E mentre proseguono le ricerche dei corpi dei dispersi, sulla coste italiane vengono portati in salvo anche 36 migranti ad Augusta dalla Marina Militare, insieme ad altri 30 salvati e sbarcati a Lampedusa dalla Mare Jonio.
La battaglia navale si sposta, cosi, dal mare aperto alle percentuali.
Da un lato, all’indomani del naufragio, l’OIM diffonde i dati aggiornati all’8 maggio, sottolineando che i decessi nel Mediterraneo da inizio anno sono pari 493, di cui 307 proprio nella rotta la rotta del Mediterraneo centrale tra Libia e Italia. Nello stesso periodo del 2018, invece, i migranti morti confermati erano 602, di cui 383 sulla rotta tra le coste libiche e la Sicilia. Sono 17 mila i migranti e i rifugiati entrati in Europa via mare da inizio anno fino all’8 maggio scorso, in calo di circa il 30 per cento rispetto ai 24.492 ingressi registrati nello stesso periodo dello scorso anno. Ancora una volta, OIM sottolinea il fatto che il numero dei morti in mare nel 2019 si avvicina a quello del 2018, nonostante il calo delle partenze (cavallo di battaglia elettorale dell’attuale governo). La traversata è, quindi, ora molto più pericolosa e salvare vite in mare, e portare i migranti in un porto sicuro (che non sia la Libia, ndr) dovrebbe essere la priorità assoluta. Ma tutto ciò non costituisce una novità. Anzi.
Dall’altro lato, il ministro dell’Interno diffonde i dati del Viminale di tutt’altro tenore rispetto a quelli forniti da OIM: “Nel 2019 meno sbarchi, meno reati commessi, meno morti in mare”, afferma il titolare del Viminale, sottolineando che dal primo gennaio 2019 a oggi sono sbarcate 1.009 persone contro le quasi 9.959 dello stesso periodo di un anno fa. I rimpatri nel 2019, riferisce il Viminale, sono 2.301 (più del doppio degli arrivi), di cui 2.179 forzati (dato aggiornato al 5 maggio) e 122 volontari assistiti (dato aggiornato al 7 aprile). Nel 2019 c’è stato inoltre “un cadavere recuperato e 402 dispersi (stima Unhcr) contro i 23 morti accertati del 2018, anno in cui la stima dei deceduti e dispersi toccò quota 2.277. Nel 2016 (governo di centrosinistra) ci furono 390 morti accertati e 5.096 dispersi”.

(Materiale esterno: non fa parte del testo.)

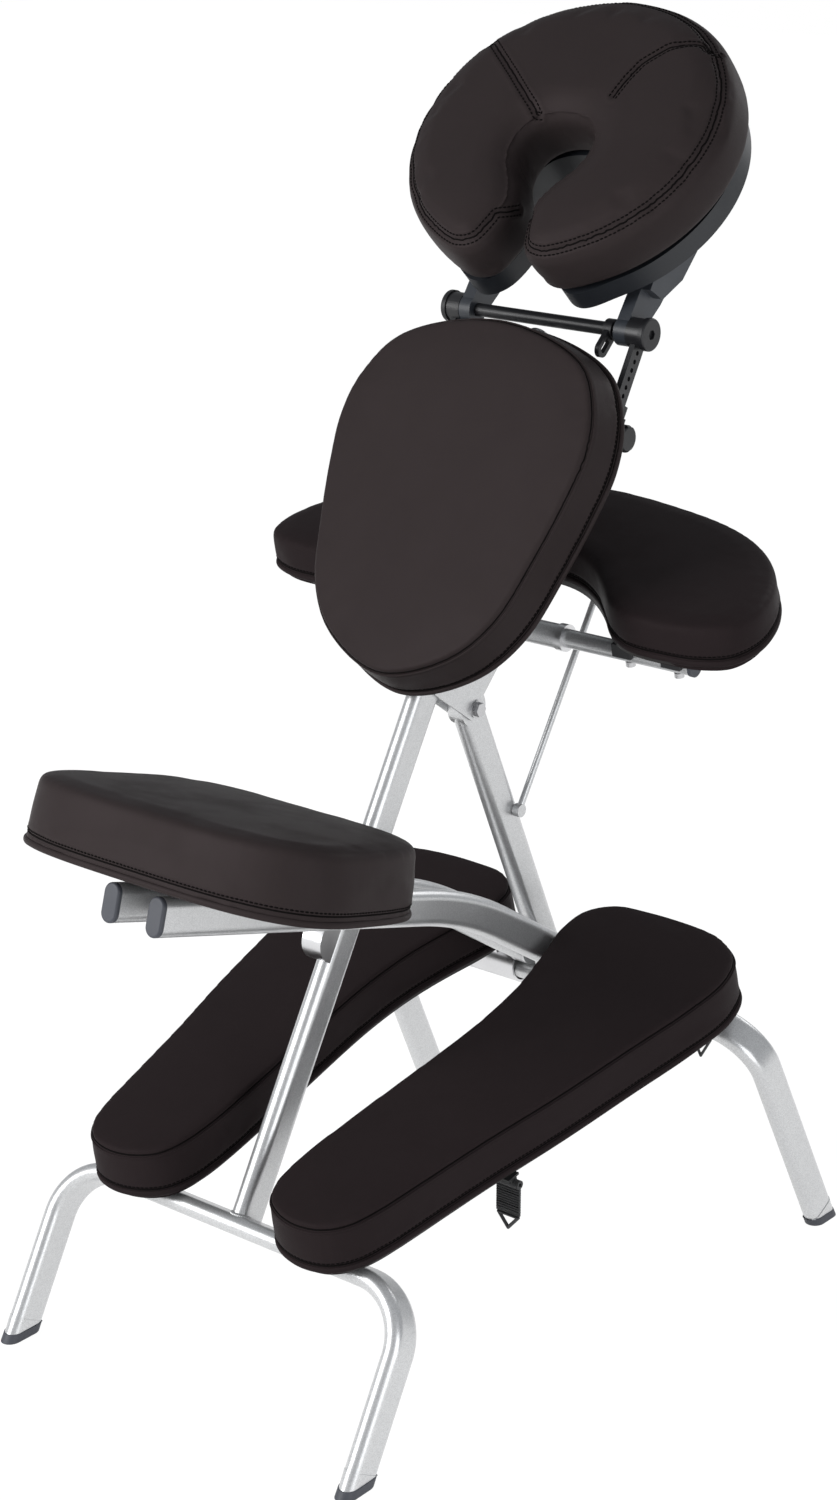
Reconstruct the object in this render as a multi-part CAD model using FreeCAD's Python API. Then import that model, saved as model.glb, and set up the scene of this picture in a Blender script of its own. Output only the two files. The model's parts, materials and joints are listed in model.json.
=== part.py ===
"""Kneeling massage chair: a folding A-frame of flat-oval tube that carries a seat, two knee
rests, a chest pad, an armrest and a tilting face cradle.

+X is the sitter's right, +Y points forward (from the seat to the face cradle), +Z is up.
The chair is laid out from the middle of its rear feet on the floor, then moved so that the
origin is the bottom centre of its overall box. Millimetres.
"""
import FreeCAD
import Part
import math
import os

V = FreeCAD.Vector
AXIS_X = V(1, 0, 0)

# ---------------------------------------------------------------- driving dimensions
# flat-oval tube that every frame member is cut from
TUBE_W = 19.0            # narrow side
TUBE_D = 38.0            # broad side
TUBE_WALL = 1.6
SLIDE_GAP = 0.3          # clearance of whatever slides or swings beside a tube
PIN_GAP = 0.08           # radial running clearance of a pin in its hole
REST_GAP = 0.1           # gap left where one piece simply lies on another
FIT_GAP = 0.04           # radial gap of pieces fixed on one another

# rear U frame and main post
REAR_FOOT_X = 222.5      # half the spacing of the rear feet
REAR_CROSS_Z = 162.5
REAR_TILT = 61.0         # legs, from the horizontal
BEND_R = 58.0            # centreline radius of the leg bends
POST_TILT = 60.0
POST_Y, POST_Z = 105.9, 175.0
POST_LEN = 904.0

# front U frame and strut
FRONT_FOOT_X = 270.0
FRONT_FOOT_Y = 728.0
FRONT_CROSS_Y, FRONT_CROSS_Z = 597.0, 262.0
LEG_SPLAY = 0.0465       # outward run of the front legs per unit of height
FOOT_CAP_H = 20.0
TUBE_LIFT = 14.0         # the leg tubes end this far up inside their caps
FOOT_CAP_T = 1.6

# fold hinge, in post coordinates (along the post, then square to it towards the sitter)
HINGE_A, HINGE_B = 539.3, -76.1
CHEEK_T = 3.0
BOLT_R = 5.0
KNOB_STEM_R = 4.0

# seat rails
RAIL_X = 28.0
RAIL_REAR_Y, RAIL_REAR_Z = -37.0, 532.0
RAIL_CORNER_Y, RAIL_CORNER_Z = 403.0, 405.9
RAIL_BEND_R = 480.0
RAIL_PIVOT_UP = 31.0     # pivot of the rails above the front cross tube, along the strut
SADDLE_A = 304.4         # rest for the rails' cross pin, along the post
PIN_OFF_POST = 16.0      # cross pin in front of the post's rear face

# cushions
CHEST_LEN, CHEST_W = 367.0, 309.0
CHEST_MID_A, CHEST_TOP_B = 713.0, 79.5
CHEST_T = 41.5
SEAT_W, SEAT_DEPTH = 355.0, 251.0
SEAT_MID_L = 112.0       # centre of the seat along the rails from their rear ends
SEAT_T = 62.3
ARM_TILT = 11.9
ARM_TOP = 621.9          # height of the arm pad's top plane, square to itself
ARM_T = 42.0
KNEE_TILT = 12.7
KNEE_TOP = 216.0
KNEE_T = 53.4
KNEE_BOARD_INSET = 7.0
FACE_TILT = 46.0
FACE_TOP = 395.0
FACE_T = 67.0
FACE_MID_S = 1250.0
FACE_W, FACE_H = 356.0, 322.0
FACE_ROUND = 16.0
PLATFORM_INSET = 7.0
PLATFORM_DROP = 6.0        # the tray peeks out below the lobes of the cushion
BOARD_T = 6.0            # plywood under the knee and arm cushions

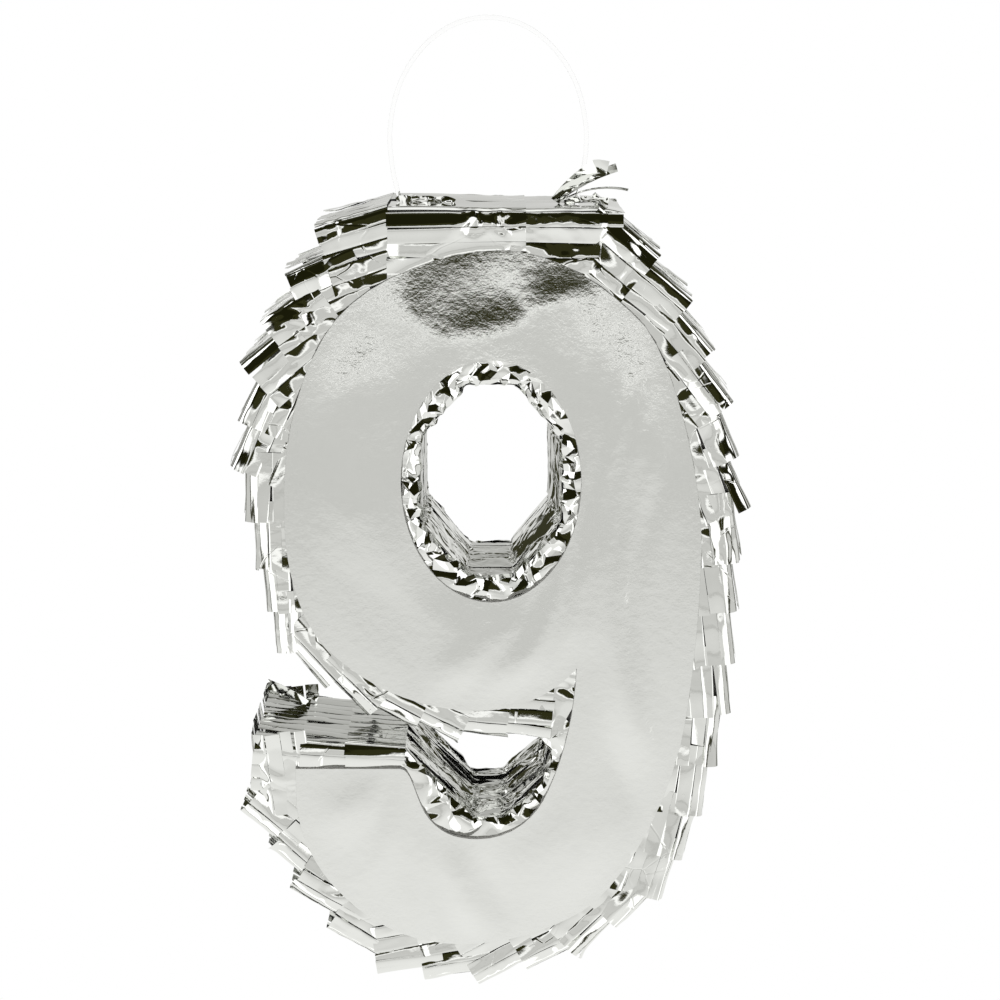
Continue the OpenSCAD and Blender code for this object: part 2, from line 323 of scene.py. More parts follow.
class Sheets:
    """Gathers thin closed sheets, each made from a grid of points, into one mesh."""

    def __init__(self):
        self.points = []
        self.faces = []
        self.count = 0

    def add(self, grid, thickness, loop=False, diagonals=None):
        """grid is rows by columns of points. With loop, its last row is joined to its first.

        diagonals says which way each square is split in two, where the sheet has sharp folds.
        """
        rows, columns = grid.shape[:2]
        if loop:
            along = np.roll(grid, -1, axis=0) - np.roll(grid, 1, axis=0)
        else:
            along = np.gradient(grid, axis=0)
        across = np.gradient(grid, axis=1)
        offset = unit(np.cross(along, across)) * thickness / 2
        self.points += [(grid + offset).reshape(-1, 3), (grid - offset).reshape(-1, 3)]
        back = rows * columns
        index = np.arange(back).reshape(rows, columns)
        if loop:
            index = np.vstack([index, index[:1]])
        corners = (index[:-1, :-1], index[:-1, 1:], index[1:, 1:], index[1:, :-1])
        ring = np.stack(corners, axis=-1).reshape(-1, 4)
        if diagonals is not None:
            first, second = np.array([[0, 1, 2], [0, 2, 3]]), np.array([[0, 1, 3], [1, 2, 3]])
            pick = np.where(diagonals.reshape(-1, 1, 1), second, first)
            ring = np.take_along_axis(ring[:, None, :], pick, axis=2).reshape(-1, 3)
        quads = [ring[:, ::-1], ring + back]
        sides = [index[:, -1], index[::-1, 0]]
        if not loop:
            sides += [index[0, :], index[-1, ::-1]]
        for side in sides:
            p, q = side[:-1], side[1:]
            quads.append(np.stack([p, q, q + back, p + back], axis=-1))
        self.faces += [(face + self.count).tolist() for face in quads]
        self.count += 2 * back

    def make(self, name, material, body, replaces=(), crease=45):
        faces = [face for group in self.faces for face in group]
        points = np.vstack(self.points)
        make_object(name, points, faces, material, body, replaces, crease)

    def make_film(self, name, replaces=(), crease=45):
        self.make(name, FILM_MATERIAL, "pinata", replaces, crease)


# ---- Outlines, read from the CAD nodes ----


def outline_loops(node):
    """The closed outlines of a flat node's front face, largest first, as (x, z) points."""
    bm = bmesh.new()
    bm.from_mesh(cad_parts[node].data)
    bmesh.ops.remove_doubles(bm, verts=bm.verts, dist=1e-6)
    front = min(v.co.y for v in bm.verts)
    flat = {f for f in bm.faces if all(abs(v.co.y - front) < 1e-5 for v in f.verts)}
    follows = {}
    for edge in bm.edges:
        if len([f for f in edge.link_faces if f in flat]) == 1:
            a, b = edge.verts
            follows.setdefault(a, []).append(b)
            follows.setdefault(b, []).append(a)
    loops = []
    while follows:
        vert = next(iter(follows))
        loop = []
        while vert in follows:
            loop.append((vert.co.x, vert.co.z))
            near = follows.pop(vert)
            vert = next((v for v in near if v in follows), None)
        loops.append(np.array(loop))
    bm.free()
    return sorted(loops, key=lambda p: -np.ptp(p[:, 0]) * np.ptp(p[:, 1]))


def turned(loop, clockwise, first):
    """The loop in that direction, starting from the point that first picks."""
    following = np.roll(loop, -1, axis=0)
    area = np.sum(loop[:, 0] * following[:, 1] - following[:, 0] * loop[:, 1])
    if (area < 0) != clockwise:
        loop = loop[::-1]
    return np.roll(loop, -int(np.argmax(first(loop))), axis=0)


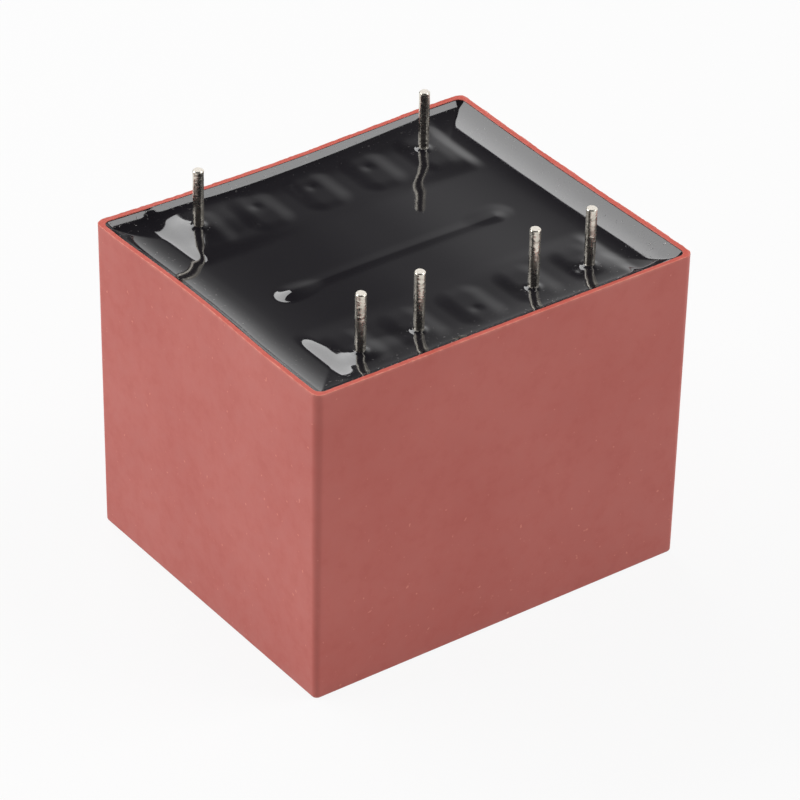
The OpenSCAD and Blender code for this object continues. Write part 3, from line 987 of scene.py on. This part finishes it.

E mentre la ong Sea Watch annuncia il proprio ritorno nelle acque del Mediterraneo, la ong Mediterranea, in un tweet, fa sapere del sequestro preventivo della Mare Jonio. La Procura siciliana dovrebbe ancora formulare un’ipotesi di reato, oltre ad esprimersi entro la giornata di oggi sul sequestro della nave, effettuato su indicazione del Ministero dell’Interno.
Il tutto è stato poi “oscurato”, in questo turbolento fine settimana, dall’annuncio del Ministro dell’Interno di un imminente “decreto sicurezza- bis”. Un decreto in 12 articoli che, secondo il ministro, introdurrebbe nuove norme che chiariscono le competenze dei vari dicasteri a proposito di sbarchi, inasprirebbe le misure contro i trafficanti di esseri umani e le sanzioni per chi aggredisce le Forze dell’Ordine. Tra le altre novità, il potenziamento delle operazioni sotto copertura per contrastare l’immigrazione “clandestina”.
E sebbene si tratti ancora di una bozza che deve essere discussa, cosi come formulato si presenta come un ennesimo attacco al rispetto della vita umana, ai diritti e alle libertà fondamentali, come hanno ben sottolineato in due note sia Asgi che Magistratura Democratica (noi ne abbiamo parlato qui e qui).
Salvare vite in mare è un preciso dovere, e non un reato.
E noi non possiamo restare passivi a guardare.